Immaginiamo ora un ristorante di Amantea. Esso non deve solo offrire i migliori prodotti, ma anche uno spettacolo antico, fatto di gesti che hanno un valore enorme, e lo dimostra il fatto che si insinuano nella memoria e riappaiono assai spesso per mesi e a volte anni. Vedete, la pulsione erotica va e viene, e l'avvenente bagnante che ci ha fulminato i sensi, apparirà in base alla nostra buona disposizione verso il femminile o al grado di astinenza. le sensualità del cibo invece, è assai più radicata. Non per nulla Proust affida ad un infuso di tiglio nel quale intinge una madeleine, la ricomparsa di un immenso e minuzioso ricordo! ecco il potere di un odore, di un sapore, ed anche di un gesto ad essi collegato!
Immagino quindi il cameriere che insegna il gesto col mazzo di origano e invita il cliente a compierlo, mentre questi pesta col mortaio un po' di pane secco e ne spiega l'utilizzo. Recuperare e valorizzare gesti. insegnarli. anche questa è ricchezza. E poi amo profondamente ogni gesto o pensiero che ci libera almeno per un attimo dal tempo dell'orologio e ci consegna ad una sensazione di eternità. A Istambul  mangiavo involtini di foglie di vite che erano prelibati già al tempo di Socrate! sono meraviglie cerebrali, ma per me irresistibili.
E penso alla Francia, terra nella quale al ristorante, anche una cosuccia mediocre sanno servirtela. Ad Antibes il carrello dei formaggi era di legno scuro, rifinito di ottone, e da un globo di vetro vedevi formaggi morbidi lavorati con le erbe. Non erano eccezionali, ma sapevano presentarteli talmente bene che qualcosina lo prendevo sempre. ed era bello la mattina, a Nizza, a Cannes, vedere le donne che arrivavano al mercato con cestini di vimini coperti di foglie con dentro segreti per il palato che agognavo vedere e ... assaggiare. 
E penso ai pomodori negli Usa. Erano perfetti per l'occhio ma totalmente insapori. si mordeva il nulla.
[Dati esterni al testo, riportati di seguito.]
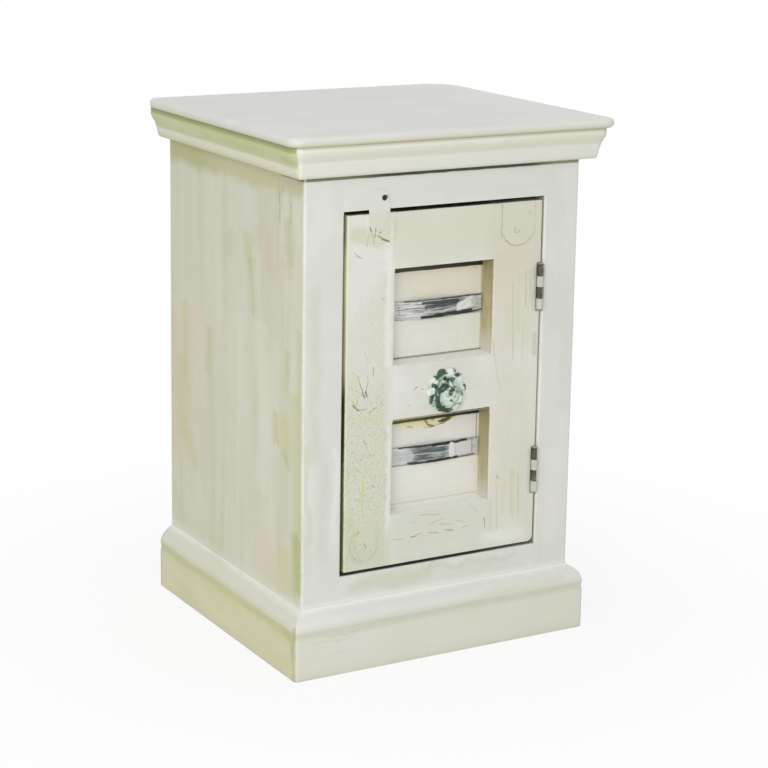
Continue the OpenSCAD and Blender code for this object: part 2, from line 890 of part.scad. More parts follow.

Scoprii poi che quelli messicani erano buoni ma costavano una follia. questi fetenti di americani (concedetemelo...), consigliano e spesso impongono al mondo il libero mercato, ma al loro interno fanno del protezionismo che ha dello squallido. Il loro prodotto è insensato e solo bello, quello buono costa una follia per tasse aggiunte su ogni prodotto che viene da fuori! provate a Miami a fornirvi di un poco di verdura decente. Impossibile. conosco gente che ad amici che vengono dall'Europa chiedono di portare un poco di frutta e verdura "civili" ... no comment!

E invece ... quei pomodori di Belmonte, per il ricordo che hanno lasciato alla memoria del palato e a quella visiva coi gesti per prepararlo, ben meriterebbero una sagra che ho consigliato vivamente di organizzare!